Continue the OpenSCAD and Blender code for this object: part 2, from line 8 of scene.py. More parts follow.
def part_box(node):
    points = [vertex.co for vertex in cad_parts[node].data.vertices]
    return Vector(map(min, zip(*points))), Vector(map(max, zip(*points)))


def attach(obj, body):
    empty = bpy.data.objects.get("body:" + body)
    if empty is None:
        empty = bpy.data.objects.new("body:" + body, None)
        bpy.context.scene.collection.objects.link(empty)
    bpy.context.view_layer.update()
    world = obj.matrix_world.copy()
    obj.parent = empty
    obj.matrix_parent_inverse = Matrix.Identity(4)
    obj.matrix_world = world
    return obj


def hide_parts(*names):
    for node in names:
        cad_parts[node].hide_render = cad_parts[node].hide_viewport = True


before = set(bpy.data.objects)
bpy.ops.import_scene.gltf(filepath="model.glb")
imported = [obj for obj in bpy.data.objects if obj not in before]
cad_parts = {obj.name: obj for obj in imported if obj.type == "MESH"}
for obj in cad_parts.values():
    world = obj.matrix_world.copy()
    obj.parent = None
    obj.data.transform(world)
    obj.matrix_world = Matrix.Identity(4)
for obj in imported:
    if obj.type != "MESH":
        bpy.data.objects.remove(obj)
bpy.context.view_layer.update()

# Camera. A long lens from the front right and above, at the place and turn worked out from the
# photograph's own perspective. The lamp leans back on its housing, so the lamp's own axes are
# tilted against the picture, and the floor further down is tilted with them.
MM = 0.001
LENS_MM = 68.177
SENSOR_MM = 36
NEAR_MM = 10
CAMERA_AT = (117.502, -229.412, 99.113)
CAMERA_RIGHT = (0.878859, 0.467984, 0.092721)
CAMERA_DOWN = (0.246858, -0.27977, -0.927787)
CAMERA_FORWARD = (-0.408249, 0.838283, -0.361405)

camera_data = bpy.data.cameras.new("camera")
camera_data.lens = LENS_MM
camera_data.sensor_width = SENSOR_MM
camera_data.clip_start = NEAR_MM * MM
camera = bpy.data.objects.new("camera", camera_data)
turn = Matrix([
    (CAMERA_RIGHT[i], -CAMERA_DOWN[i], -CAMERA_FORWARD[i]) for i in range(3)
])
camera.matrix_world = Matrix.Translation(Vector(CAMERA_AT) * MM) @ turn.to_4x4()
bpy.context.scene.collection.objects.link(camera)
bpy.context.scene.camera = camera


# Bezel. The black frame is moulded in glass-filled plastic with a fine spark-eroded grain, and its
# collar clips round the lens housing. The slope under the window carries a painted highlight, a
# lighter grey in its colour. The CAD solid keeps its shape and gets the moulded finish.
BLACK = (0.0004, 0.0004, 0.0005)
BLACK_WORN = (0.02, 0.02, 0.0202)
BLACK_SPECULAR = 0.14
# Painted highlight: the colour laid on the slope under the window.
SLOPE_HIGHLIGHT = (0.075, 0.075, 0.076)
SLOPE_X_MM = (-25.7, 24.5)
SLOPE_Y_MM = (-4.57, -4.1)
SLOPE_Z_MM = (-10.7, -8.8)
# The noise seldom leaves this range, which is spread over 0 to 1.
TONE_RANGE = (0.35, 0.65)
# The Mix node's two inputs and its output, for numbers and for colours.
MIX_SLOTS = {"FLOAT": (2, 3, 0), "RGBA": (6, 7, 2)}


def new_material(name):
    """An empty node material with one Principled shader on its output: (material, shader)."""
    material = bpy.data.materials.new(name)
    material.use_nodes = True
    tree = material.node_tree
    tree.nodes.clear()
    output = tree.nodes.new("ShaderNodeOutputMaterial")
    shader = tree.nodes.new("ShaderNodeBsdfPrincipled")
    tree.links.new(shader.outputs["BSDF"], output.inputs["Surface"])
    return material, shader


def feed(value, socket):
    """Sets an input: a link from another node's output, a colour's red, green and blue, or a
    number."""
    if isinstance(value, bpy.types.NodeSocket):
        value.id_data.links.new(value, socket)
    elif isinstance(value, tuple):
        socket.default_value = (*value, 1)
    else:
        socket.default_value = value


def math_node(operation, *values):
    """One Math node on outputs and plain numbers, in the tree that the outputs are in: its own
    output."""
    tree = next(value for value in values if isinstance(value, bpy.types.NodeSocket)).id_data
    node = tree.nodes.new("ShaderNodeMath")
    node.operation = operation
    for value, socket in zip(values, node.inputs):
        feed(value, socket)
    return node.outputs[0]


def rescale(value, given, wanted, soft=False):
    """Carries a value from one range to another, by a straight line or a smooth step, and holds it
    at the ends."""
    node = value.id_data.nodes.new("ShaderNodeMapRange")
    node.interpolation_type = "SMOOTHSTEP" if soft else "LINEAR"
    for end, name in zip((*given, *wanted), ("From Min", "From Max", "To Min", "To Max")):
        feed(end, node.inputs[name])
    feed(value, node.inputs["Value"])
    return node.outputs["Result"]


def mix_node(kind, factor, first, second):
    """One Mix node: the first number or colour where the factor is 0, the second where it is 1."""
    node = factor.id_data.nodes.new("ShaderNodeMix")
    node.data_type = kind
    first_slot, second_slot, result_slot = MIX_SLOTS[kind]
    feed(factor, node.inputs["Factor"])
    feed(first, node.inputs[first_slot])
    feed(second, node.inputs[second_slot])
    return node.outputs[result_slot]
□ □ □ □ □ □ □
What is being asked:
Using the listing above, reproduce each line without omission.

The solution:
Continue the OpenSCAD and Blender code for this object: part 2, from line 8 of scene.py. More parts follow.
def part_box(node):
    points = [vertex.co for vertex in cad_parts[node].data.vertices]
    return Vector(map(min, zip(*points))), Vector(map(max, zip(*points)))


def attach(obj, body):
    empty = bpy.data.objects.get("body:" + body)
    if empty is None:
        empty = bpy.data.objects.new("body:" + body, None)
        bpy.context.scene.collection.objects.link(empty)
    bpy.context.view_layer.update()
    world = obj.matrix_world.copy()
    obj.parent = empty
    obj.matrix_parent_inverse = Matrix.Identity(4)
    obj.matrix_world = world
    return obj


def hide_parts(*names):
    for node in names:
        cad_parts[node].hide_render = cad_parts[node].hide_viewport = True


before = set(bpy.data.objects)
bpy.ops.import_scene.gltf(filepath="model.glb")
imported = [obj for obj in bpy.data.objects if obj not in before]
cad_parts = {obj.name: obj for obj in imported if obj.type == "MESH"}
for obj in cad_parts.values():
    world = obj.matrix_world.copy()
    obj.parent = None
    obj.data.transform(world)
    obj.matrix_world = Matrix.Identity(4)
for obj in imported:
    if obj.type != "MESH":
        bpy.data.objects.remove(obj)
bpy.context.view_layer.update()

# Camera. A long lens from the front right and above, at the place and turn worked out from the
# photograph's own perspective. The lamp leans back on its housing, so the lamp's own axes are
# tilted against the picture, and the floor further down is tilted with them.
MM = 0.001
LENS_MM = 68.177
SENSOR_MM = 36
NEAR_MM = 10
CAMERA_AT = (117.502, -229.412, 99.113)
CAMERA_RIGHT = (0.878859, 0.467984, 0.092721)
CAMERA_DOWN = (0.246858, -0.27977, -0.927787)
CAMERA_FORWARD = (-0.408249, 0.838283, -0.361405)

camera_data = bpy.data.cameras.new("camera")
camera_data.lens = LENS_MM
camera_data.sensor_width = SENSOR_MM
camera_data.clip_start = NEAR_MM * MM
camera = bpy.data.objects.new("camera", camera_data)
turn = Matrix([
    (CAMERA_RIGHT[i], -CAMERA_DOWN[i], -CAMERA_FORWARD[i]) for i in range(3)
])
camera.matrix_world = Matrix.Translation(Vector(CAMERA_AT) * MM) @ turn.to_4x4()
bpy.context.scene.collection.objects.link(camera)
bpy.context.scene.camera = camera


# Bezel. The black frame is moulded in glass-filled plastic with a fine spark-eroded grain, and its
# collar clips round the lens housing. The slope under the window carries a painted highlight, a
# lighter grey in its colour. The CAD solid keeps its shape and gets the moulded finish.
BLACK = (0.0004, 0.0004, 0.0005)
BLACK_WORN = (0.02, 0.02, 0.0202)
BLACK_SPECULAR = 0.14
# Painted highlight: the colour laid on the slope under the window.
SLOPE_HIGHLIGHT = (0.075, 0.075, 0.076)
SLOPE_X_MM = (-25.7, 24.5)
SLOPE_Y_MM = (-4.57, -4.1)
SLOPE_Z_MM = (-10.7, -8.8)
# The noise seldom leaves this range, which is spread over 0 to 1.
TONE_RANGE = (0.35, 0.65)
# The Mix node's two inputs and its output, for numbers and for colours.
MIX_SLOTS = {"FLOAT": (2, 3, 0), "RGBA": (6, 7, 2)}


def new_material(name):
    """An empty node material with one Principled shader on its output: (material, shader)."""
    material = bpy.data.materials.new(name)
    material.use_nodes = True
    tree = material.node_tree
    tree.nodes.clear()
    output = tree.nodes.new("ShaderNodeOutputMaterial")
    shader = tree.nodes.new("ShaderNodeBsdfPrincipled")
    tree.links.new(shader.outputs["BSDF"], output.inputs["Surface"])
    return material, shader


def feed(value, socket):
    """Sets an input: a link from another node's output, a colour's red, green and blue, or a
    number."""
    if isinstance(value, bpy.types.NodeSocket):
        value.id_data.links.new(value, socket)
    elif isinstance(value, tuple):
        socket.default_value = (*value, 1)
    else:
        socket.default_value = value


def math_node(operation, *values):
    """One Math node on outputs and plain numbers, in the tree that the outputs are in: its own
    output."""
    tree = next(value for value in values if isinstance(value, bpy.types.NodeSocket)).id_data
    node = tree.nodes.new("ShaderNodeMath")
    node.operation = operation
    for value, socket in zip(values, node.inputs):
        feed(value, socket)
    return node.outputs[0]


def rescale(value, given, wanted, soft=False):
    """Carries a value from one range to another, by a straight line or a smooth step, and holds it
    at the ends."""
    node = value.id_data.nodes.new("ShaderNodeMapRange")
    node.interpolation_type = "SMOOTHSTEP" if soft else "LINEAR"
    for end, name in zip((*given, *wanted), ("From Min", "From Max", "To Min", "To Max")):
        feed(end, node.inputs[name])
    feed(value, node.inputs["Value"])
    return node.outputs["Result"]


def mix_node(kind, factor, first, second):
    """One Mix node: the first number or colour where the factor is 0, the second where it is 1."""
    node = factor.id_data.nodes.new("ShaderNodeMix")
    node.data_type = kind
    first_slot, second_slot, result_slot = MIX_SLOTS[kind]
    feed(factor, node.inputs["Factor"])
    feed(first, node.inputs[first_slot])
    feed(second, node.inputs[second_slot])
    return node.outputs[result_slot]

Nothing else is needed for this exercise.